Both end lines count: copy exactly from the line that contains "The build123d and" to the line that contains "edit_all(bar)", and only those lines.
====
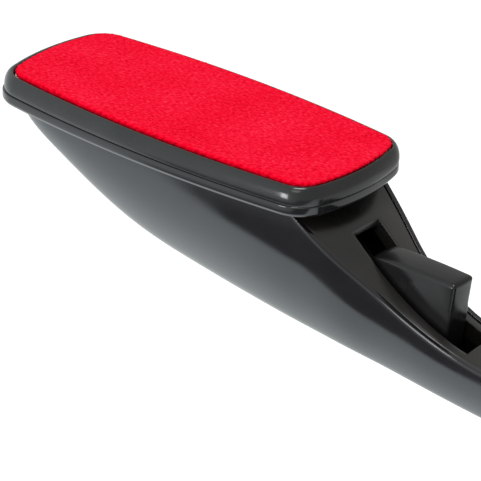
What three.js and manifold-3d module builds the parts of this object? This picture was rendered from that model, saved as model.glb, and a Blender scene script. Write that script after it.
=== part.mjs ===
// Hand-held velvet lint brush: a swivelling pad head on a boat-shaped hull and handle,
// with a thumb lever that pulls down the plunger locking the head.
// Millimetres. The origin is the centre of the pad's working face, +Z points out of the pad
// and +X along the handle. The brush is symmetric about the XZ plane.

import * as THREE from 'three';
import { mergeVertices } from 'three/addons/utils/BufferGeometryUtils.js';
import Module from 'manifold-3d';

const wasm = await Module();
wasm.setup();

// Driving dimensions

const GAP = 0.3; // between pieces that touch

const PAD_LENGTH = 113;
const PAD_WIDTH = 42.1;
const PAD_CORNER = 7.6;
const SIDE_BOW = 3.0; // how far the long sides swell in the middle
const END_BOW = 1.6; // how far the ends swell in the middle

// Levels of the head, from the working face down
const VELVET_BOTTOM = -1.6;
const FOAM_BOTTOM = -3.5;
const BOARD_BOTTOM = -5.8;
const BEZEL_TOP = -0.7;
const BEZEL_BOTTOM = -5.8;
const BASE_TOP = -6.1;
const BASE_BOTTOM = -9.1;
const BEZEL_OUT = 2.8; // widest reach of the bezel outside the pad's edge
const FLANGE_OUT = 3.3; // reach of the base's flange outside the pad's edge
const FLANGE_SHIFT = -0.7; // the flange stands out more at the bow end

// Hull and handle
const HULL_FRONT = -58.5;
const HULL_BACK = 178;
const HULL_TOP = -9.5;
const BOW_FLAT = 9; // half-width of the blunt front
const BOW_REACH = 20; // length over which the front rounds in
const TAIL_FLAT = 4;
const TAIL_REACH = 13;
const NECK_START = 49.5; // where the top line leaves the deck and dives to the handle
const NECK_END = 118;
const HANDLE_TOP = -41;
const WALL = 2.8;
const LIP = 1.7; // edge of the wall that stands round the deck and the cover
const PLATE = 2.0; // thickness of the deck and of the cover
const COVER_SINK = 0.3; // how far the cover's edge lies below the lip
const COVER_ROUND = 48; // radius of the cover's crowned face, across the handle
const CROWN_START = 51; // the crown rises between these two, clear of the head above
const CROWN_FULL = 63;
const POST_MEET = -50.2; // where the cover's screw posts stand on the shell's
const SQUARENESS = 2.2; // 2 is an elliptic cross-section, more is boxier

// Swivel
const HUB_RADIUS = 9;
const HUB_BOTTOM = -14.6;
const COLLAR_BOTTOM = -13.2;
const COLLAR_RADIUS = 11.8;
const RETAINER_RADIUS = 12.8;

// Lock and lever
const PLUNGER_X = 46;
const PLUNGER_RADIUS = 2.5;
const PLUNGER_TOP = BASE_BOTTOM - 0.25;
const FOOT_TOP = -24.9;
const FOOT_RADIUS = 4.8;
const SPRING_TOP = -26.9;
const SPRING_SEAT = -40.5;
const SPRING_RADIUS = 3.1; // to the middle of the wire
const SPRING_WIRE = 0.4;
const SPRING_TURNS = 6;
const PIVOT_X = 24;
const PIVOT_Z = -16.2;
const PIN_RADIUS = 1.6;
const LUG_WIDTH = 2.4; // of each ear that holds the pin
const LEVER_HALF_WIDTH = 4.8;
const SLOT_HALF_WIDTH = 5.7;
const SLOT_FRONT = 61;
const SLOT_BACK = 101.6;

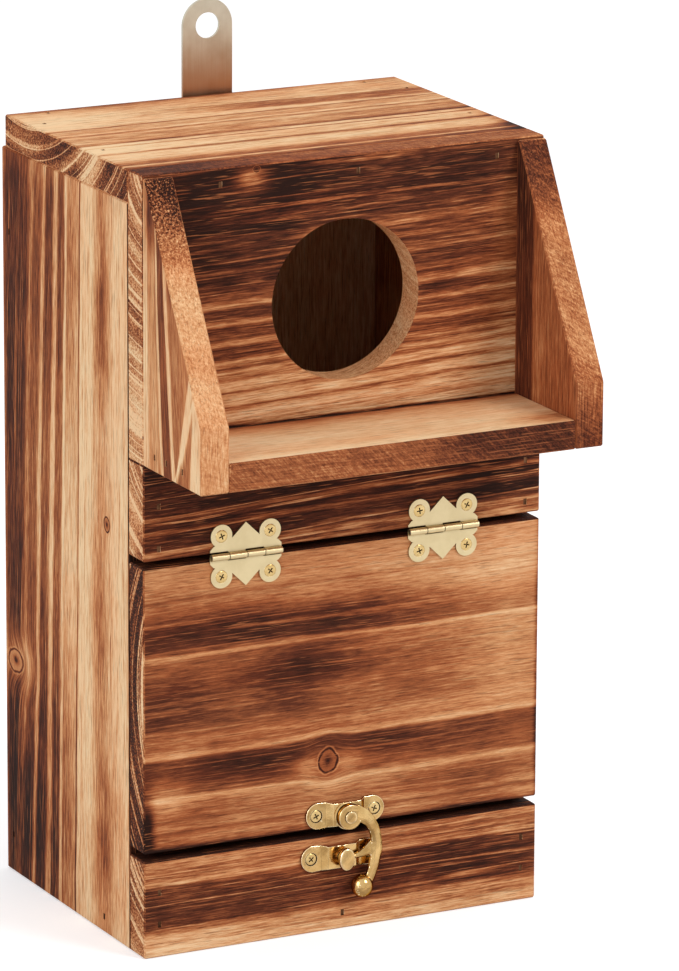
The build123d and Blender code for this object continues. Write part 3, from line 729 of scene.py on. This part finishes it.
def drawn_bar(name, stations, sides=4):
    """A bar drawn through stations: each a middle in mm, a width, a thickness and a turn.
    Four sides make it flat, and eight give it sloped edges."""
    put_down()
    (x, y, z), width, thick, turn = stations[0]
    here = at(x, y, z)
    bpy.ops.mesh.primitive_circle_add(
        vertices=sides, radius=MM / 2 / math.cos(math.pi / sides), fill_type="NGON",
        location=here, rotation=(0, math.radians(90), 0))
    bar = settle(name)
    edit_all(bar)

    def turned(angle, axis, centre):
        bpy.ops.transform.rotate(value=angle, orient_axis=axis, center_override=centre)

    # Half a step between corners lays a flat side on top
    turned(math.pi / sides, "X", here)
    bpy.ops.transform.resize(value=(1, thick, width), center_override=here)
    turned(math.radians(turn), "Y", here)
    for (x, y, z), next_width, next_thick, next_turn in stations[1:]:
        there = at(x, y, z)
        bpy.ops.mesh.extrude_region_move(TRANSFORM_OT_translate={"value": there - here})
        turned(math.radians(next_turn - turn), "Y", there)
        share = next_width / width
        bpy.ops.transform.resize(value=(share, next_thick / thick, share), center_override=there)
        here, width, thick, turn = there, next_width, next_thick, next_turn
    bpy.ops.mesh.select_all(action="SELECT")
    bpy.ops.mesh.normals_make_consistent(inside=False)
    put_down()
    return bar


def modify(piece, kind, **settings):
    """Adds a modifier and applies it."""
    take_up(piece)
    change = piece.modifiers.new("change", kind)
    for name, value in settings.items():
        setattr(change, name, value)
    bpy.ops.object.modifier_apply(modifier=change.name)


def eased(piece, width, segments, least=40):
    """Rounds the edges that turn by more than so many degrees."""
    modify(piece, "BEVEL", width=width * MM, segments=segments, limit_method="ANGLE",
           angle_limit=math.radians(least))


def smoothed(piece, sharp=40):
    """Shades a piece smooth, but for edges that turn by more than so many degrees."""
    take_up(piece)
    bpy.ops.object.shade_smooth_by_angle(angle=math.radians(sharp))


def joined(pieces):
    """Joins pieces into the first one."""
    take_up(pieces[0])
    for piece in pieces:
        piece.select_set(True)
    bpy.ops.object.join()
    return bpy.context.object


def melted(name, pieces, grain, rounds):
    """Joins pieces and melts them into one casting with soft edges."""
    body = joined(pieces)
    body.name = name
    modify(body, "REMESH", mode="VOXEL", voxel_size=grain * MM)
    modify(body, "SMOOTH", factor=0.5, iterations=rounds)
    take_up(body)
    bpy.ops.object.shade_smooth()
    return body


def throw_away(piece):
    """Deletes a piece that has served its turn."""
    take_up(piece)
    bpy.ops.object.delete()


def carved(piece, tool):
    """Cuts a tool's shape out of a piece."""
    modify(piece, "BOOLEAN", operation="DIFFERENCE", object=tool, solver="EXACT")
    throw_away(tool)


def copied(piece, name, shift):
    """A copy with its own mesh, moved by millimetres."""
    take_up(piece)
    bpy.ops.object.duplicate()
    bpy.ops.transform.translate(value=at(*shift))
    return settle(name)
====
## EXERCISE OUTPUT
The build123d and Blender code for this object continues. Write part 3, from line 729 of scene.py on. This part finishes it.
def drawn_bar(name, stations, sides=4):
    """A bar drawn through stations: each a middle in mm, a width, a thickness and a turn.
    Four sides make it flat, and eight give it sloped edges."""
    put_down()
    (x, y, z), width, thick, turn = stations[0]
    here = at(x, y, z)
    bpy.ops.mesh.primitive_circle_add(
        vertices=sides, radius=MM / 2 / math.cos(math.pi / sides), fill_type="NGON",
        location=here, rotation=(0, math.radians(90), 0))
    bar = settle(name)
    edit_all(bar)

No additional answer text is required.